Connick, of course, is the son of a New Orleans district attorney who staked his claim on the local club scene with his precocious piano stylings (evoking Thelonious Monk, chiefly) and crooning voice steeped in Southern tradition. He made a big splash with his mostly-instrumental first albums but soon found much bigger fame doing retro arrangements of standards for Rob Reiner’s hit movie.

Some say it was a case of arrested development.

So what happened to Harry? The world happened to Harry. He got married (to Victoria’s Secret model Jill Goodacre), had a family and continued to do interesting, if eccentric, albums that extended his jazz concept (the memorably titled “Lofty’s Roach Souffle”) while veering away from the insta-croon success that had made him famous and marked him, prematurely, as a one-trick pony. That’s okay: a million Michael Bublés were hatching elsewhere, waiting to pick up his discarded mantle.

Then he did some funk-jazz albums that further alienated his earlier fans. Perverse? Maybe.

He also did quite a lot of movie acting (the last thing we saw him in was William Friedkin’s paranoid thriller, Bug) and was a familiar face on Will & Grace (which could explain the large gay turnout in the audience). All this made those who thought Connick would become the next Monk or whatever go “Hunh?”

But mostly, Connick was staying close to music and to New Orleans (though he lives in Connecticut with his family). He’s been working with variations of this big band for 18 years, developing an ever-changing repertoire of 200 songs. And he organized one of the biggest post-Katrina charity concerts, while donating the proceeds of the “Oh My NOLA” album to his birthplace.

So that brings Connick up to date, here in Manila, in a concert put on by MTV. His chugging workout on Workin’ in a Coal Mine brought the band into full-throttle mode, where they stayed throughout the show. He joked that he started out as a solo performer, just him and piano, gradually formed a quartet and then built up his orchestra, and would probably end up back to “just me and the piano, playing somewhere in 2037.” Standards like Hello Dolly, Iko Iko and Let Them Talk were revamped, paired against lengthy band workouts like Basin Street Blues, proving that Harry’s got game. Not just content to show off his Monk-ish skills, Connick trotted out his stride piano, boogie-woogie rolls and some lush jazz comping on All These People.

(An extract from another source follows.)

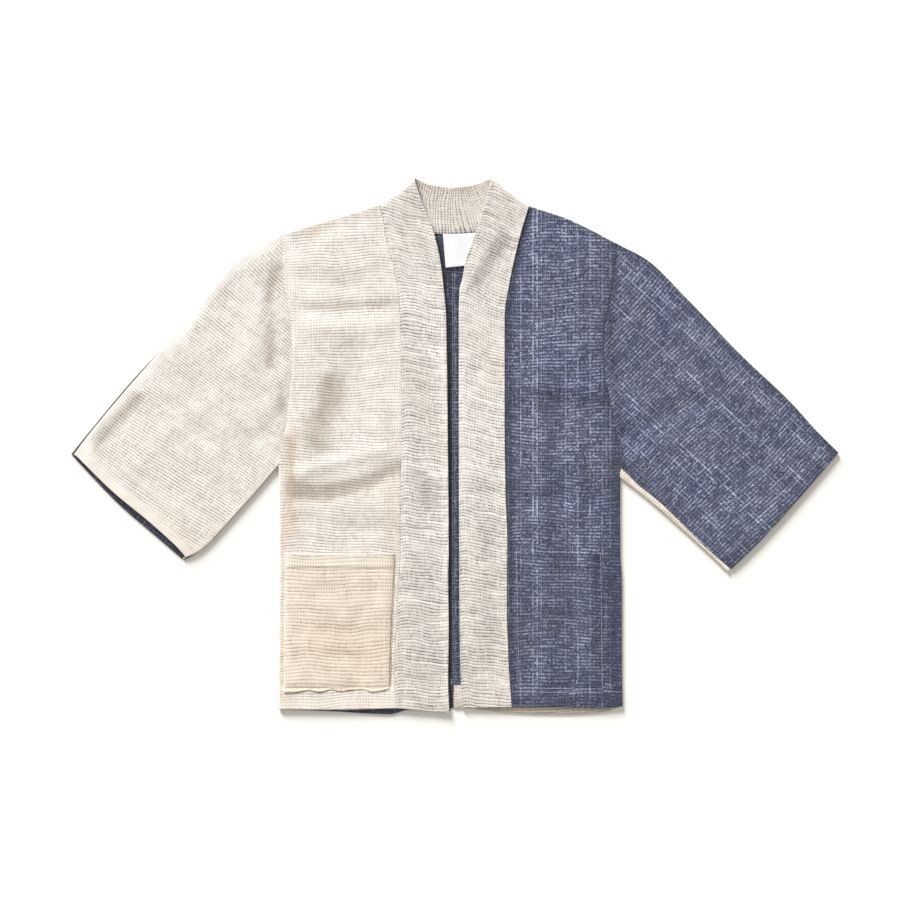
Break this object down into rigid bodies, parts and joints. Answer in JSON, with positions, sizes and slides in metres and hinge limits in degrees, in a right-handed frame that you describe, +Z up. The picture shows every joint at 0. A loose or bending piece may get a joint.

But he really sealed the deal by daring himself to eat balut onstage. And following through. First getting a compliant female from the audience to “instruct” him, Connick tapped open the egg (“I don’t even know what trimester you’re in”) and swallowed the soup. “That was really gross,” he said with a wince, and I could believe him. Unfortunately, no one instructed Connick to remove the hard pit at the center of the duck embryo before popping the whole thing in his mouth, so he was crunching on that for five minutes, washing it down with a Coke and being led around onstage like a befuddled Jerry Lewis by trumpeter Lucien Barbarin until settling back onto his piano stool … only to release a massive burp mid-song.

If nothing else, 20 years in the business has taught Connick how to entertain a crowd. He was dancing with band members — even doing a booty shake with Barbarin during one encore — and organizing an impromptu game of “balut baseball” (a sax player pitched several eggs into the crowd, always managing to hit the concrete overhang and coat the people below in the classy seats with duck guts).

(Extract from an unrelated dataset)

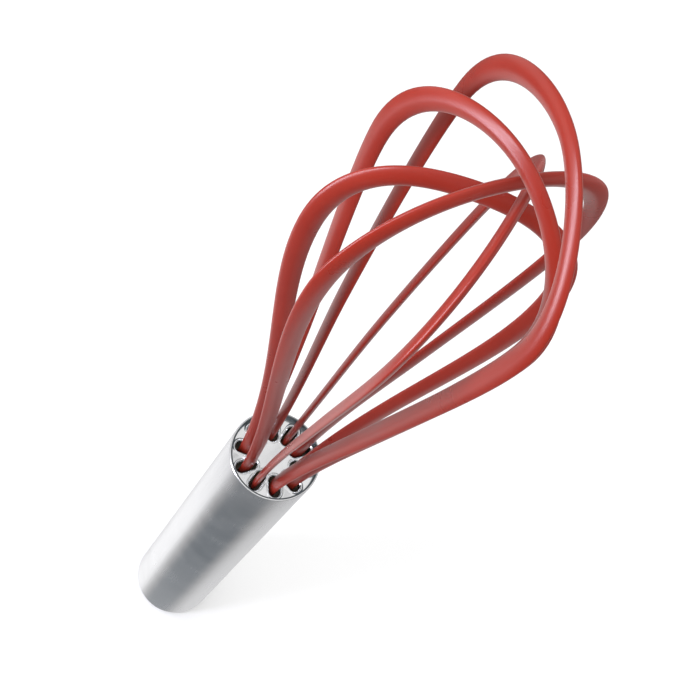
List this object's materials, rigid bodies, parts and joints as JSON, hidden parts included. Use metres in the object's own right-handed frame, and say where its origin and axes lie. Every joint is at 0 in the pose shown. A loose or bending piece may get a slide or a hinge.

When Connick told us Manila reminded him of New Orleans, we hoped that he didn’t mean post-Katrina, awash with wreckage and debris. He joked that the humidity was so heavy he “needed a couple extra cans of hair product.” And he started out wearing suit and tie and ended the night with rolled-up shirtsleeves, just another Basin Street entertainer, working the crowd for a living.